Ao mesmo tempo que Francisco vai renovando e redefinindo o “interior” do Vaticano (a sua “Cúria” e a estrutura de Estado), vai tornando a Igreja mais próxima dos tempos e das pessoas… de todas, sem excepção. Daí que, mesmo para não crentes, as suas acções sejam vistas com enorme satisfação e aplauso, dando um novo sentido e rumo ao que é e significa ser Igreja. O mais recente exemplo é o da encíclica “Laudato si” sobre o ambiente e que teve um significativo impacto. Primeiro, porque foi a primeira sobre o tema. Segundo, mesmo que não o fosse, revela uma posição do Papa Francisco politicamente forte (sim, porque ela é política), coerente (sustentada em consistente informação e estudos científico. Terceiro porque coloca a problemática do ambiente centrada no ser humano, com fortes críticas ao mercantilismo, ao economicismo puro e cego, às desigualdades e ao fosso entre ricos (poucos) e pobres (cada vez mais), aos interesses instalados e ao lucro desmedido. Tal é um documento tido e visto como revolucionário ao ponto de ter gerado (o quão raro é) uma reacção extremamente positiva do Presidente dos Estados Unidos que não se poupou nos elogios aos “recados” papais (mesmo aqueles que lhe eram dirigidos… e foram alguns).
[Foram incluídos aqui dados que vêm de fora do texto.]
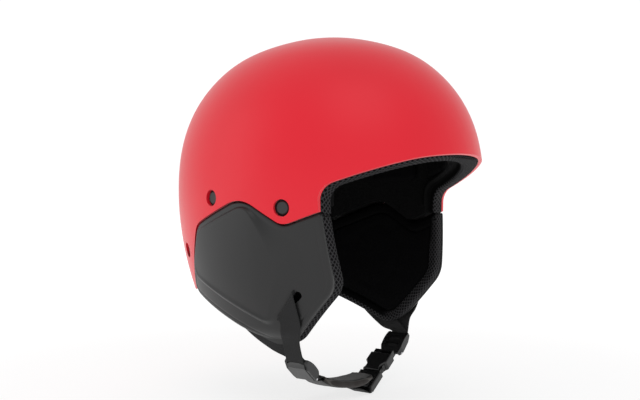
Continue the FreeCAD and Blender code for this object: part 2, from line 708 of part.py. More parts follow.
def buckle_web():
    """Short webbing from the left divider over the buckle's top bar and into its web slot."""
    over = SOCKET_HEIGHT / 2 - 1.3 + STRAP_GAP + WEB / 2
    points = divider_exit(1)
    points += [buckle_point(-1.4, over), buckle_point(1.2, over), buckle_point(3.2, over - 1.8), buckle_point(3.3, -1.0)]
    return route(points, BUCKLE_AT[1], WEB_WIDTH - 1, WEB, 16)


def clip_plate_y():
    """Rear face of the clip's base plate."""
    return REAR_LENGTH * fullness(CLIP_AT + CLIP_TALL / 2) + CLIP_PLATE


def clip_base(outer):
    """Goggle-strap clip base, shaped to the back of the shell, with a knuckle pair and a snap ledge."""
    face = clip_plate_y()
    half = CLIP_WIDTH / 2
    low = CLIP_AT - CLIP_TALL / 2
    high = CLIP_AT + CLIP_TALL / 2
    plate = block((-half, REAR_LENGTH * 0.9, low), (half, face, high)).cut(outer)
    ears = []
    for start in (-half + 2, half - 6):
        ears.append(block((start, face - 1, high - 8), (start + 4, face + CLIP_GAP + CLIP_ARM, high - 1)))
    ledge = block((-7, face - 1, low + 0.5), (7, face + 3.0, low + 3.0))
    bore = rod(V(-half, face + CLIP_GAP - 0.6, high - 4.5), V(1, 0, 0), CLIP_PIN_RADIUS, CLIP_WIDTH)
    base = plate
    for piece in ears + [ledge]:
        base = base.fuse(piece)
    return base.cut(bore)


def clip_arm():
    """Goggle-strap clip arm: hinged at the top, bowed over the strap, hooked under the ledge."""
    face = clip_plate_y()
    half = CLIP_WIDTH / 2 - 6 - SIDE_PLAY
    low = CLIP_AT - CLIP_TALL / 2
    high = CLIP_AT + CLIP_TALL / 2
    front = face + CLIP_GAP
    corners = [(front - 2.2, high - 2.3, 1.6), (front + CLIP_ARM, high - 2.3, 1.8), (front + CLIP_ARM, low - 3.0, 2.0)]
    corners += [(face + 0.6, low - 3.0), (face + 0.6, low + 0.1), (front, low + 0.1, 1.0), (front, high - 7.2, 1.5)]
    corners += [(front - 2.2, high - 6.6, 1.4)]
    arm = prism(rounded(corners), -half, half)
    bore = rod(V(-half - 1, front - 0.6, high - 4.5), V(1, 0, 0), CLIP_PIN_RADIUS + PIN_PLAY, 2 * half + 2)
    return arm.cut(bore)


def clip_pin():
    """Hinge pin of the goggle-strap clip."""
    start = V(-CLIP_WIDTH / 2 + 2.2, clip_plate_y() + CLIP_GAP - 0.6, CLIP_AT + CLIP_TALL / 2 - 4.5)
    return rod(start, V(1, 0, 0), CLIP_PIN_RADIUS, CLIP_WIDTH - 4.4)


def save(name, shape):
    """Write one piece as a STEP file."""
    shape.exportStep(os.path.join("parts", name + ".step"))


def save_pair(name, shape):
    """Write a piece of the wearer's right and its mirror image on the left."""
    save(name + "_right", shape)
    save(name + "_left", mirrored(shape))


def build_dome_pieces():
    """Shell, liner, edging, comfort pads and the anchors between them."""
    outer = dome(0)
    skin_inner = dome(SHELL)
    liner_outer = dome(LINER_FROM)
    liner_inner = dome(LINER_FROM + LINER)
    pad_outer = dome(LINER_FROM + LINER + 1.6)
    pad_inner = dome(LINER_FROM + LINER + 1.6 + COMFORT)
    save("outer_shell", make_shell(outer, skin_inner))
    save("anchor_screws", anchor_screws())
    save("anchor_nuts", anchor_nuts())
    save("eps_liner", make_liner(liner_outer, liner_inner))
    save("brow_edging", make_brow_edging(dome(SHELL + STRAP_GAP), dome(LINER_FROM + LINER + COMFORT)))
    crown, brow, nape, temple = comfort_pads(pad_outer.cut(pad_inner))
    save("crown_pad", crown)
    save("brow_pad", brow)
    save("nape_pad", nape)
    save_pair("temple_pad", temple)
    dots = pad_dots(dome(LINER_FROM + LINER + 0.1), dome(LINER_FROM + LINER + 1.4))
    save("pad_dots", dots)
    save("clip_base", clip_base(outer))
    return skin_inner


def build_ear_pads(skin_inner):
    """Ear pads of both sides, their hanger tongues and the straps inside them."""
    ear_zone = prism(ear_outline(), -REACH, -10)
    core_zone = prism(ear_outline().makeOffset2D(-EDGING_WIDTH), -REACH, -10)
    arch = above_arch(ARCH_GAP_Y, ARCH_GAP_Z)
    back = dome(SHELL + PAD_THICKNESS - FLEECE)
    band = dome(SHELL + 0.15).cut(dome(SHELL + PAD_THICKNESS))
    foam_layer = dome(LINER_FROM).cut(back)
    fleece_layer = dome(SHELL + PAD_THICKNESS - FLEECE + 0.2).cut(dome(SHELL + PAD_THICKNESS + 0.2))
    lane_layer = dome(SHELL + STRAP_GAP).cut(dome(SHELL + STRAP_GAP + WEB))
    flared = dome(COVER_RECESS, flared_fullness)
    save_pair("ear_cover", ear_cover(flared, skin_inner, ear_zone, arch))
    edging, foam, fleece = ear_layers(band, foam_layer, fleece_layer, ear_zone, core_zone, arch)
    save_pair("ear_edging", edging)
    save_pair("ear_foam", foam)
    save_pair("ear_fleece", fleece)
    save_pair("ear_tongue", ear_tongue(lane_layer))
    save_pair("strap_front", front_strap(lane_layer))
    save_pair("strap_rear", rear_strap(lane_layer))


def build_dividers():
    """Strap dividers: frame, lever and pin on both sides."""
    axes = divider_frame_axes()
    save_pair("divider_frame", placed(divider_frame(), DIVIDER_AT, axes))
    save_pair("divider_lever", placed(divider_lever(), DIVIDER_AT, axes))
    pin = placed(divider_pin(), DIVIDER_AT, axes)
    save("divider_pins", both_sides([pin]))


def build_buckle():
    """Side-release buckle, chin pad and chin webbing."""
    axes = buckle_axes()
    web, room, tail = chin_webs()
    save("buckle_socket", placed(buckle_socket(), BUCKLE_AT, axes))
    save("buckle_plug", placed(buckle_plug(), BUCKLE_AT, axes))
    save("latch_arm_front", placed(latch_arm(1), BUCKLE_AT, axes))
    save("latch_arm_rear", placed(latch_arm(-1), BUCKLE_AT, axes))
    save("buckle_web", buckle_web())
    save("chin_web", web)
    save("chin_web_tail", tail)
    save("chin_pad", chin_pad(room))


def build_clip():
    """Moving arm and pin of the goggle-strap clip."""
    save("clip_arm", clip_arm())
    save("clip_pin", clip_pin())


os.makedirs("parts", exist_ok=True)
build_ear_pads(build_dome_pieces())
build_dividers()
build_buckle()
build_clip()
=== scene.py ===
"""Dresses the ski helmet: materials, soft goods, webbing and studio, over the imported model."""
import logging
import math
from dataclasses import dataclass, field
from enum import Enum
from typing import Any, Callable, Dict, List, Optional, Sequence, Tuple

import bmesh
import bpy
import numpy as np
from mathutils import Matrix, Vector


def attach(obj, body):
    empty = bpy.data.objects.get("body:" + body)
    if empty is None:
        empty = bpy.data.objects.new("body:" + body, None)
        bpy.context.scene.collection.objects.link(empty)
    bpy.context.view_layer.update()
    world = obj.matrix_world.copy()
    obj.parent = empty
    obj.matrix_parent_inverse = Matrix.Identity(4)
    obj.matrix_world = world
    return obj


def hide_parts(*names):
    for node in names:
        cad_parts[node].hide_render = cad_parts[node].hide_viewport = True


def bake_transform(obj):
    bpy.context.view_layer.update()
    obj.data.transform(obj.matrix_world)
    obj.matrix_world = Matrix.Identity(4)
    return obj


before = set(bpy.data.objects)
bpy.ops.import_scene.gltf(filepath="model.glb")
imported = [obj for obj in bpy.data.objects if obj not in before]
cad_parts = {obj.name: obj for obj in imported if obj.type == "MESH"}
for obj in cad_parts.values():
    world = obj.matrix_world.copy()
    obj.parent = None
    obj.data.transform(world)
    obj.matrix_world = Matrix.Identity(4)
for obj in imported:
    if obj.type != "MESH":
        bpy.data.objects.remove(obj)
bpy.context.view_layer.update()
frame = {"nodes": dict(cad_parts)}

logging.basicConfig(level=logging.INFO, format="%(levelname)s %(message)s")
LOG = logging.getLogger("helmet")

MM = 0.001
Colour = Tuple[float, float, float]
Flat = Tuple[float, float]
Station = Tuple[np.ndarray, np.ndarray]


class Side(Enum):
    """Side of the wearer, with the sign of its X."""

    RIGHT = -1
    LEFT = 1

    @property
    def tag(self) -> str:
        """Lower-case name used in node names."""
        return self.name.lower()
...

Mas, como são bem sabidas e conhecidas, as surpresas do Papa Francisco não se resumem apenas a este momento (já o tinha sido, mesmo que com menos impacto, com a encíclica “Lumen Fidei”). São inúmeros os exemplos, quer nas acções, quer nas afirmações e documentos (cartas, encíclicas, discursos, exortações, homilias ou mensagens) das posições e convicções do Papa Francisco, para gáudio de muitos e “comichão” de alguns. Como mero exemplo as posições políticas no discurso no Parlamento Europeu, a influência na aproximação entre Cuba e Estados Unidos ou o reconhecimento do Estado da Palestina. Do ponto de vista humanitário, as acções que já realizou em celebrações religiosas (p.ex. o impacto com o Lava Pés Quaresmal), as visitas aos sem-abrigo ou as posições sobre a trágica realidade da migração no Mediterrâneo. Mas não deixam de ser ainda exemplo, estas com significativo impacto na Igreja e que são o espelho dos importantes passos (pequenos na celeridade mas relevantes na dimensão) que Francisco vai dando na “evangelização interna” da própria Igreja: o Papa criou, este mês, um tribunal para julgar encobrimentos de casos de abusos sexuais de menores (mesmo que bastasse à Igreja não encobrir, nem pactuar, e entregar aos tribunais comuns os casos, já que os crimes não são contra a Igreja mas sim contra um ser humano); a atenção expressa, por várias vezes, ao papel da mulher quer na sociedade, quer na própria Igreja; e, a propósito do próximo Sínodo dos Bispos, que terá lugar em outubro deste ano, voltam os temas polémicos que já trouxeram algum “braço-de-ferro” entre a Cúria conservadora e “medieval” e os defensores de uma Igreja aberta a todos e para todos, sem qualquer excepção (à própria imagem de Cristo), nomeadamente temas sobre o casamento e a família, onde entram a homossexualidade, as uniões de facto e o divórcio/recasados, lembrando que ainda há quatro ou cinco dias o Papa Francisco afirmou que “casos há em que a separação é inevitável e moralmente necessária”. À imagem de Francisco, também a Igreja, concretamente a sua base, o simples e mortal crente, vai dando importantes passos, como foi o caso do referendo na Irlanda (até então tido como um dos bastiões da Igreja conservadora) sobre a legalização do casamento entre pessoas do mesmo sexo.

O caminho é longo, contra tantos e tantos obstáculos e fanatismos, mas vai-se fazendo… caminhando passo a passo.